The Oklahoma City Thunder are the real deal.
They came into Boston after back-to-back games against Denver and showed no signs of fatigue in their third game in four nights. A hostile crowd was amped up for revenge and looking for their champion Celtics to send a message to the league, and the Thunder didn’t care.
“You have to punch first,” Shai Gilgeous-Alexander said after his team’s win. “Because the crowd and the atmosphere and they're in their comfort zone. And then you have to be very disciplined and those are the things we focused on. Just punching first, trying to throw the first punch in the game and then making sure that we follow the game plan and stuck to it for the full 48 minutes.”
The game plan, as it always is for the Thunder, is to push the limits of tough, physical defense. They will reach and poke and grab as often as they are allowed. They play with incredible discipline and pace which allows them to dictate the terms of the game.
“Tougher team sets the rules,” Jaylen Brown said after maybe his worst game of the season. “You got to meet that level, be more physical, and that's something that I take pride in. You know, being able to win those matchups, physicality-wise. I didn't win those matchups tonight … I just didn't meet that level tonight.”
He wasn’t alone. The Celtics committed 25 personal fouls leading to 35 Thunder free throws because OKC was the aggressor, and the Celtics were on their heels. The pace at which the Thunder play, led by Gilgeous-Alexander’s relentless drives, test a defense’s discipline. All too often, the Celtics failed.

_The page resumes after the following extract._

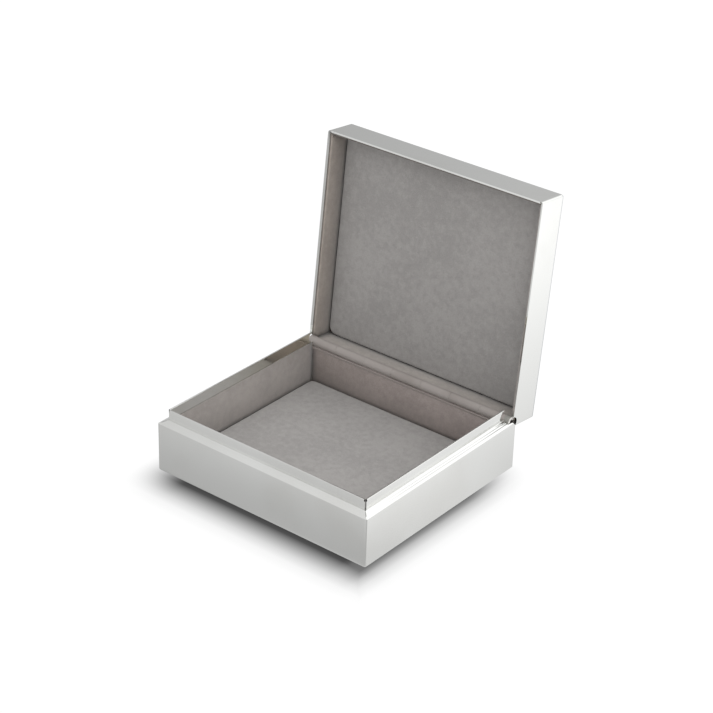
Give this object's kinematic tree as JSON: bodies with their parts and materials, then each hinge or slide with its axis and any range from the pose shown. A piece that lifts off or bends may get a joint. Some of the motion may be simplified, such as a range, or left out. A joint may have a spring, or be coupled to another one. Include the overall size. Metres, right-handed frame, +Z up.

“We foul a 3-point shooter at the end of the quarter, we jump on a pump fake, we don’t show our hands on a tendency drive,” Joe Mazzulla said. “There’s a level of physicality that you have to play with. You also have to do your best to defend without fouling, so just a small balance there, but definitely ones that we could take away.”
Showing hands on a tendency drive means not reaching when SGA barrels his way down the lane, because he’ll just do this:
— Wildes (@kevinwildes) March 13, 2025
Brown was reaching, Gilgeous-Alexander felt the arm on his body, and he rose up. Did he hook Brown’s arm? He sure did, but he also made the hook part of his gather. It’s a grift, but it’s also a foul, and because Brown was reaching instead of showing his hands so the refs could see he was defending with his body, there was no easy to win this challenge.
High-level basketball is about discipline, and Oklahoma City had more of it than Boston.
“You’ve got to really focus on the margins,” Jayson Tatum said. “(We had) some live-ball turnovers. Giving a team like that second -and third-chance opportunities on rebounds – whether it was the foul at the end of the first quarter – just little things like that against a really good team can be the difference.”
The Celtics only had one more turnover than the Thunder but OKC had twice as many points off those turnovers. Boston took 12 more shots but only made one more field goal. The Celtics had to work hard for everything they got and their mistakes were more costly because the Thunder defense was swarming and tenacious. Whatever gaps Boston created were slammed shot in an instant.
“The biggest thing against them is you got to just understand that they're going to make some tough shots,” Mark Daignault said. “You just can't overreact. You stick to the plan, but it takes maturity. Guys want to win and there's a tendency sometimes to want to do more, but sometimes that's not the best thing when it comes to closeouts … (we showed) great poise and maturity.”
This might very well be a preview of what we’ll see in June. Despite this loss, the Celtics are still the odds-on favorite to get to the NBA Finals again. The Thunder might have a tough time getting there, but they’ve shown all season long that they have what it takes to win.
Recent talk, thanks to Draymond Green, has centered around OKC’s lack of playoff experience as a reason not to take them seriously. There might be a kernel of truth to that, but that's also the same thing people said about the Celtics last season. Boston has gotten to where the Thunder want to go.
And maybe that's why OKC has played Boston so tough in these two games. The extra sauce to these games has given SGA and his Thunder something to chase. In the old WWF, they used to juice someone’s push by getting him to beat the champ in non-title matches to make him seem like a real threat. Despite some online banter about the officiating, this isn’t the same kind of scripted entertainment, but the Thunder are happy to follow that same basic model for now.
“It's huge,” Gilgeous Alexander said. “Because they've done what we're trying to do, the games against them are always going to be heightened. They're always going to be a little bit more exciting. They, like I said, achieved what we are trying to accomplish and there's no better test in NBA.
“You play for late June and the other team had won late June. So playing against them is always fun, always a really big challenge and something that we get to test ourselves against them. I guess we passed two tests so far.”